Tempo fà, in occasione di un corso che stavo preparando sul rapporto genitori/figli, ho letto su un libro questa frase molto semplice e altrettanto interessante: “Lo scopo del matrimonio è l’unione di due esseri umani per diventare migliori di quando erano soli. Quando due esseri umani si uniscono ci sono due possibilità: più di 2 o meno di 2. Si chiama matematica sinergica. Più di 2 quando unendosi diventano migliori di quello che erano da single, migliori di prima.” (Eric de la Parra Paz, PNL con i bambini). E meno di 2 quando solo un coniuge o addirittura nessuno dei 2 si avvantaggia della relazione per evolvere e migliorare, a svilimento quindi non solo di se stessi ma anche del rapporto nel suo complesso.
Ora fate mente locale sui vostri legami, e nello specifico osservate alla vostra unione di coppia: è un’unione sinergica, che nel tempo ha prodotto un risultato pari a più di 2 (come appunto osserva Parra Paz)? vi ha reso migliori come persona? vi ha saputo accrescere ed arricchire? ha portato valore al complesso di tutta la vostra vita e di tutte le vostre relazioni (affettive, professionali, parentali, etc.)? è stata fonte di salute, benessere, sviluppo, crescita, evoluzione per voi come per il vostro partner? Perché è all’interno di questa direzione che andrebbe ricercato il significato di 2 persone che vogliano condividere un progetto di vita e maturare propositi comuni, ovvero: l’uno a sostegno (e non dipendenza) dell’altra, ed entrambi verso mete che siano di reciproco beneficio.

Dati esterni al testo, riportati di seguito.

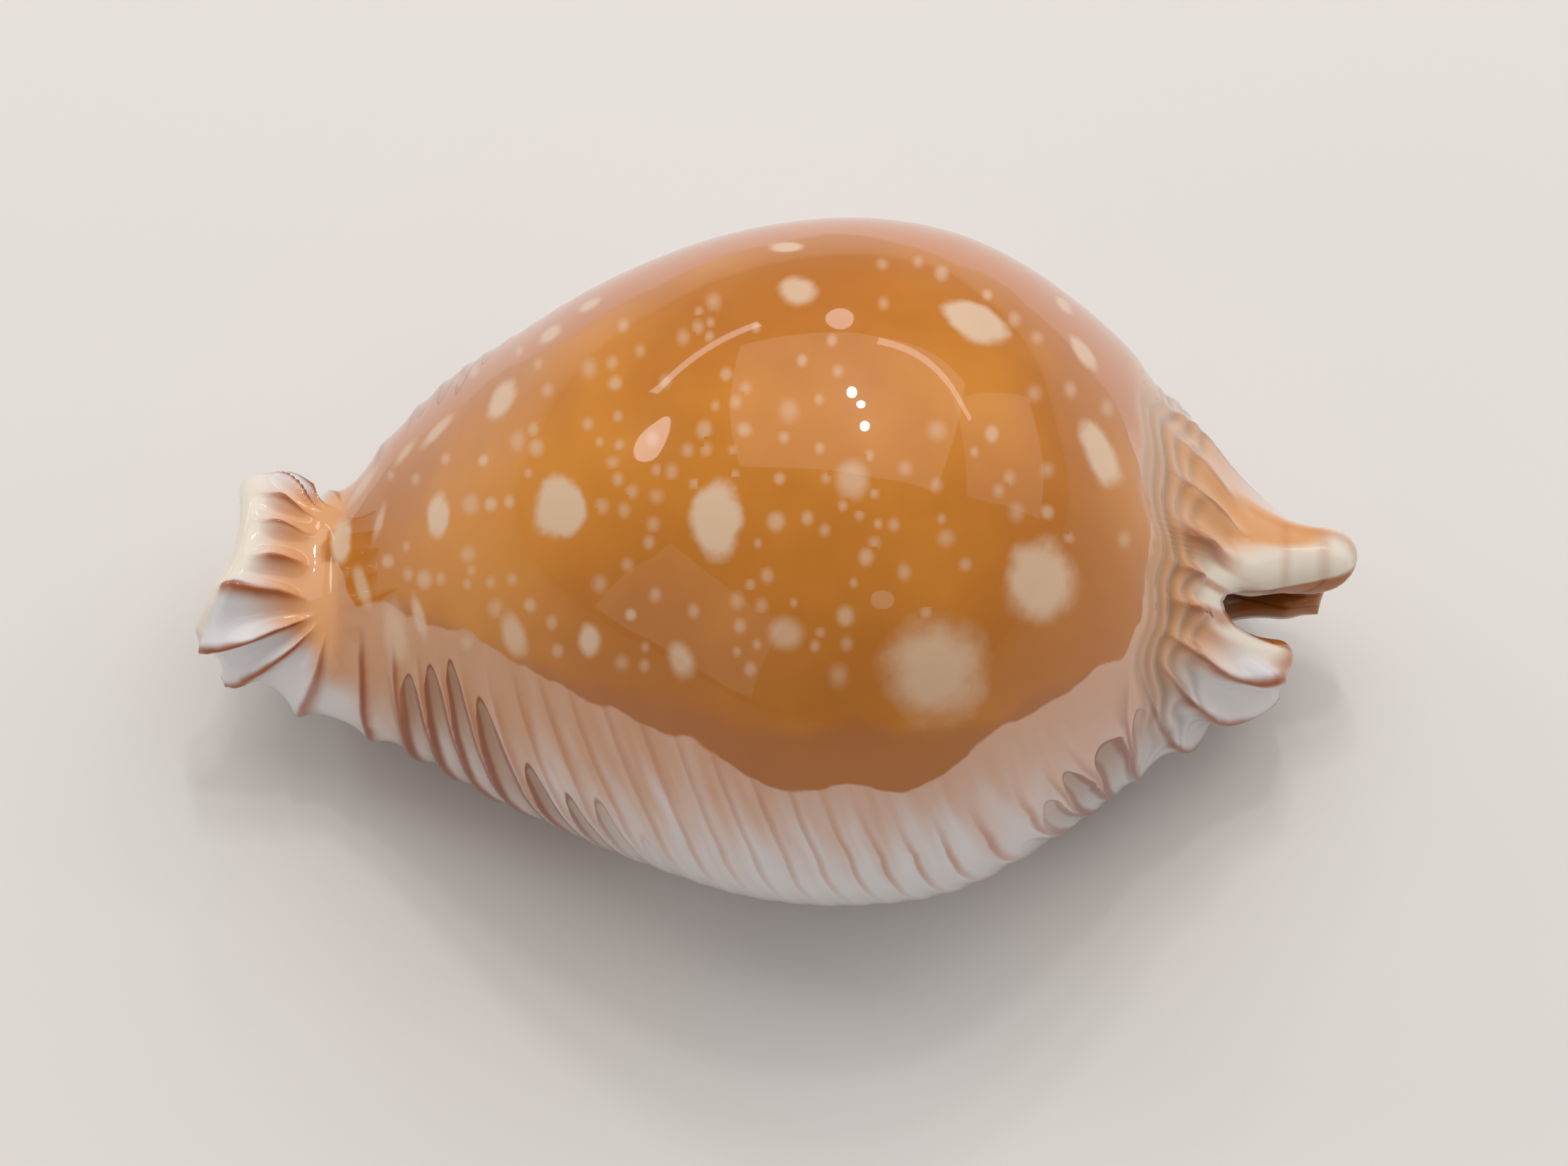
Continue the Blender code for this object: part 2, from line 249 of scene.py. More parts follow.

Diversamente, vale la pena rispolverare il vecchio adagio “meglio soli che mal accompagnati”, calzante soprattutto per quanti ricorrano al miraggio di una relazione per scampare alla presunta tirannide di una vita solitaria e da single. Perché il punto (e il paradosso) è proprio questo: per costruire relazioni sane e soddisfacenti è necessario non dipendere da alcuno se non da se stessi, è necessario non fare affidamento su alcuno se non prima di tutto su se stessi, ed è solo dopo aver raggiunto una sana ed efficace indipendenza affettiva che in ogni rapporto saremo in grado di offrire piuttosto che richiedere e pretendere, di esserci per gli altri piuttosto che (più o meno consapevolmente) per noi, il nostro ego ed i nostri bisogni. In ogni relazione l’obiettivo di ogni persona dovrebbe essere quello di aggiungere valore (attraverso il merito dei propri traguardi e sviluppi personali), piuttosto che sottrarne (attraverso legami di dipendenza affettiva).
Bisogna apprendere a stare bene con se stessi per stare bene con gli altri, ed è essenziale soprattutto comprendere la necessità di adoperarsi in prima persona per la qualità della propria vita personale – relazionale; è molto pericoloso credere spetti agli “altri” il compito di farci stare bene, sia perché in questo modo stiamo delegando a terzi la responsabilità del nostro benessere emotivo (e quando queste persone per vari motivi non ci saranno più cosa faremo?! in questo modo non corriamo costantemente il rischio di mettere la nostra vita in stallo?!) sia perché nessuno meglio di noi è in grado di interpretare, comprendere e soddisfare la natura di ogni nostro bisogno.
La prima cosa che due persone si offrono stando insieme dovrebbe essere un sentimento d’amore verso se stessi. Se non ti ami tu, perché dovrei amarti io? E poi amando se stessi si dà molta importanza alla persona con cui si decide di vivere un’intimità. Vuol dire avere una grande considerazione di quella persona. Chi non si ama può darsi a chiunque. L’amore per sé è il ponte necessario per arrivare all’altro.
…..come pretendi di trovare la donna della tua vita, se non hai una vita da offrirle?
Fabio Volo, È una vita che ti aspetto
Se non ti ami tu, perché dovrei amarti io? Se tu per primo non stai bene con te stesso, chi mai credi possa apprezzare la tua compagnia? se non stai vivendo la tua vita, che vita hai da condividere? Alla fine, si riassume tutto in 3 semplici parole: comincia da te.